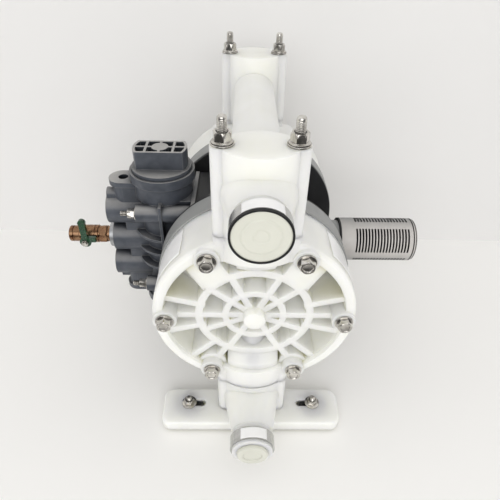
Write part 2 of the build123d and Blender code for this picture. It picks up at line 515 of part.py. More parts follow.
# ---- ball valve on the air inlet ----
inlet_x = valve_x - 61.0
washer_t = 5.0
cock_x1 = inlet_x - washer_t
cock_x0 = cock_x1 - cock_len
stem_x = cock_x0 + cock_len * 0.44
washer = rod_x(14.5, inlet_x - washer_t, inlet_x, 0, a_z)
parts["inlet_washer"] = washer - rod_x(6.7, inlet_x - washer_t - 1, inlet_x + 1, 0, a_z)
split_x = cock_x1 - 15
cock = rod_x(cock_r - 1, cock_x0, cock_x0 + 12, 0, a_z) + rod_x(cock_r, cock_x0 + 10, split_x, 0, a_z)
cock += rod_y(5, -12.5, 0, stem_x, a_z)
gate_r = 7.0
cock -= rod_x(gate_r + 0.06, stem_x, split_x + 1, 0, a_z) + Pos(stem_x, 0, a_z) * Sphere(gate_r + 0.06)
cock -= rod_x(4, cock_x0 - 1, stem_x, 0, a_z) + rod_x(7.4, cock_x0 - 1, cock_x0 + 9, 0, a_z)
cock -= rod_y(2.56, -14, 0, stem_x, a_z)
parts["cock_body"] = cock
tail = Pos(split_x, 0, a_z) * Rot(0, 90, 0) * hexagon_z(18.5, 0, 15)
tail += rod_x(6.5, cock_x1 - 1, inlet_x + 12, 0, a_z)
tail += rod_x(gate_r - 0.1, stem_x + gate_r * 0.75, split_x + 1, 0, a_z)
tail -= rod_x(gate_r * 0.7, stem_x, inlet_x + 13, 0, a_z)
parts["cock_end"] = tail
shut = Pos(stem_x, 0, a_z) * Sphere(gate_r) - rod_z(4, a_z - 10, a_z + 10, stem_x)
parts["cock_ball"] = shut - rod_y(1.5, -8, -5.4, stem_x, a_z)
parts["cock_stem"] = rod_y(2.5, -22, -7.0, stem_x, a_z) + rod_y(1.45, -8, -5.5, stem_x, a_z)
lever = Rot(90, 0, 0) * extrude(Circle(6.4) + Pos(0, 13) * Rectangle(7, 26) + Pos(0, 25.5) * Circle(4)
                                + Pos(7, 3) * Rectangle(10, 6), 4.5)
parts["cock_handle"] = Pos(stem_x, -13.0, a_z) * lever - rod_y(2.55, -30, 0, stem_x, a_z)
lock = Rot(90, 0, 0) * hexagon_z(7, 0, 3) - rod_y(2.55, -9, 9)
parts["handle_nut"] = Pos(stem_x, -17.5, a_z) * lock

for name, shape in parts.items():
    export_step(shape, f"parts/{name}.step")
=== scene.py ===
import bmesh
import bpy
import numpy as np
from mathutils import Matrix, Vector


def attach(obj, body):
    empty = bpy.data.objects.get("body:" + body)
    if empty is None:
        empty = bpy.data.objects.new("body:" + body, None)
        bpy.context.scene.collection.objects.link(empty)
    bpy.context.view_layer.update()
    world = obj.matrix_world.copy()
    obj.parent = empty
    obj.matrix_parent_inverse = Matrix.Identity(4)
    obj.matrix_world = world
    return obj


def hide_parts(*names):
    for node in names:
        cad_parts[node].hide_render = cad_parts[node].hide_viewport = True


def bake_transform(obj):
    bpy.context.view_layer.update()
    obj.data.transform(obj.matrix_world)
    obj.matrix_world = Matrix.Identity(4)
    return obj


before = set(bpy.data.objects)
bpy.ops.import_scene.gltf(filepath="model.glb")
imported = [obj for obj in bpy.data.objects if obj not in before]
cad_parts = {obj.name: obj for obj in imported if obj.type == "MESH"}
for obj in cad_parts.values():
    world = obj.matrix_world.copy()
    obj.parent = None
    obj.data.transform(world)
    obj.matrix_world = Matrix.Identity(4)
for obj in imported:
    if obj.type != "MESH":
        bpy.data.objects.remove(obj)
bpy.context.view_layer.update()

# ---- Centre body ----
# One glass-filled polypropylene moulding, drawn near-black: two round plates joined by a hub. The air
# chambers, the valve and the exhaust bolt on to it, and it carries the shaft's bushes and seals.


def linear(code):
    """Turns an sRGB hex colour to linear light: a channel up to 0.04045 is divided by 12.92, and
    a higher one has 0.055 added, is divided by 1.055 and raised to the power 2.4."""
    c = np.array([int(code[k:k + 2], 16) for k in (0, 2, 4)]) / 255
    light = np.where(c <= 0.04045, c / 12.92, ((c + 0.055) / 1.055) ** 2.4)
    return (*light.tolist(), 1.0)


def add(finish, kind, **settings):
    """Adds one node to a material. A setting is a field of the node or one of its inputs, by its
    name with _ for a space or by its number after i; a value that is a socket is linked to it."""
    node = finish.node_tree.nodes.new("ShaderNode" + kind)
    for name, value in settings.items():
        if hasattr(node, name):
            setattr(node, name, value)
            continue
        socket = node.inputs[int(name[1:])] if name[1:].isdigit() else node.inputs[name.replace("_",
                                                                                                " ")]
        if isinstance(value, bpy.types.NodeSocket):
            finish.node_tree.links.new(value, socket)
        else:
            socket.default_value = value
    return node


def material(name):
    """Starts a node material with an empty tree."""
    finish = bpy.data.materials.new(name)
    finish.use_nodes = True
    finish.node_tree.nodes.clear()
    return finish


def ramp(finish, factor, *stops):
    """Adds a colour ramp over (position, hex colour) stops and gives back its colour output."""
    node = add(finish, "ValToRGB", Fac=factor)
    bar = node.color_ramp.elements
    while len(bar) < len(stops):
        bar.new(0.5)
    for mark, (at, code) in zip(bar, stops):
        mark.position = at
        mark.color = linear(code)
    return node.outputs["Color"]


def coat(finish, *nodes):
    """Gives CAD nodes this material in each of their slots."""
    for name in nodes:
        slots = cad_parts[name].data.materials
        for k in range(len(slots)):
            slots[k] = finish


# Moulded glass-filled polypropylene, a dark grey drawn near-black as painted shade of the narrow gap
# between the chambers: dull, with a fine orange-peel grain of about 0.8 mm.
gap_shaded_pp = material("glass_filled_polypropylene_gap_shaded")
where = add(gap_shaded_pp, "TexCoord").outputs["Object"]
grain = add(gap_shaded_pp, "TexNoise", Vector=where, Scale=1200.0, Detail=3.0)
cloud = add(gap_shaded_pp, "TexNoise", Vector=where, Scale=35.0, Detail=2.0)
edge = add(gap_shaded_pp, "Bevel", samples=4, Radius=0.0008)
bump = add(gap_shaded_pp, "Bump", Strength=0.25, Distance=0.0002, Height=grain.outputs["Fac"],
           Normal=edge.outputs["Normal"])
base = ramp(gap_shaded_pp, cloud.outputs["Fac"], (0.3, "1b1b1d"), (0.7, "262628"))
rough = add(gap_shaded_pp, "MapRange", Value=grain.outputs["Fac"], To_Min=0.45, To_Max=0.62)
shade = add(gap_shaded_pp, "BsdfPrincipled", Base_Color=base, Roughness=rough.outputs["Result"], IOR=1.49,
            Normal=bump.outputs["Normal"])
add(gap_shaded_pp, "OutputMaterial", Surface=shade.outputs["BSDF"])
coat(gap_shaded_pp, "centre_body")

# Turned acetal bushes, white and waxy with faint turning rings every 0.4 mm.
acetal = material("turned_acetal")
where = add(acetal, "TexCoord").outputs["Object"]
rings = add(acetal, "TexWave", wave_type="BANDS", bands_direction="Y", Vector=where, Scale=400.0,
            Distortion=0.5)
bump = add(acetal, "Bump", Strength=0.1, Distance=0.0001, Height=rings.outputs["Fac"])
base = ramp(acetal, rings.outputs["Fac"], (0.0, "e6e6e0"), (1.0, "eeeee9"))
shade = add(acetal, "BsdfPrincipled", Base_Color=base, Roughness=0.35, IOR=1.48,
            Normal=bump.outputs["Normal"])
add(acetal, "OutputMaterial", Surface=shade.outputs["BSDF"])
coat(acetal, "shaft_bushes")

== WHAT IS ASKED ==
Give again, word for word, the lines starting at the line that has "shut = Pos(stem_x, 0, a_z)" and ending at the line that has "cad_parts[node].hide_render = cad_parts[node].hide_viewport", with both of those lines included and nothing else.

== ANSWER TO THIS EXERCISE ==
shut = Pos(stem_x, 0, a_z) * Sphere(gate_r) - rod_z(4, a_z - 10, a_z + 10, stem_x)
parts["cock_ball"] = shut - rod_y(1.5, -8, -5.4, stem_x, a_z)
parts["cock_stem"] = rod_y(2.5, -22, -7.0, stem_x, a_z) + rod_y(1.45, -8, -5.5, stem_x, a_z)
lever = Rot(90, 0, 0) * extrude(Circle(6.4) + Pos(0, 13) * Rectangle(7, 26) + Pos(0, 25.5) * Circle(4)
                                + Pos(7, 3) * Rectangle(10, 6), 4.5)
parts["cock_handle"] = Pos(stem_x, -13.0, a_z) * lever - rod_y(2.55, -30, 0, stem_x, a_z)
lock = Rot(90, 0, 0) * hexagon_z(7, 0, 3) - rod_y(2.55, -9, 9)
parts["handle_nut"] = Pos(stem_x, -17.5, a_z) * lock

for name, shape in parts.items():
    export_step(shape, f"parts/{name}.step")
=== scene.py ===
import bmesh
import bpy
import numpy as np
from mathutils import Matrix, Vector


def attach(obj, body):
    empty = bpy.data.objects.get("body:" + body)
    if empty is None:
        empty = bpy.data.objects.new("body:" + body, None)
        bpy.context.scene.collection.objects.link(empty)
    bpy.context.view_layer.update()
    world = obj.matrix_world.copy()
    obj.parent = empty
    obj.matrix_parent_inverse = Matrix.Identity(4)
    obj.matrix_world = world
    return obj


def hide_parts(*names):
    for node in names:
        cad_parts[node].hide_render = cad_parts[node].hide_viewport = True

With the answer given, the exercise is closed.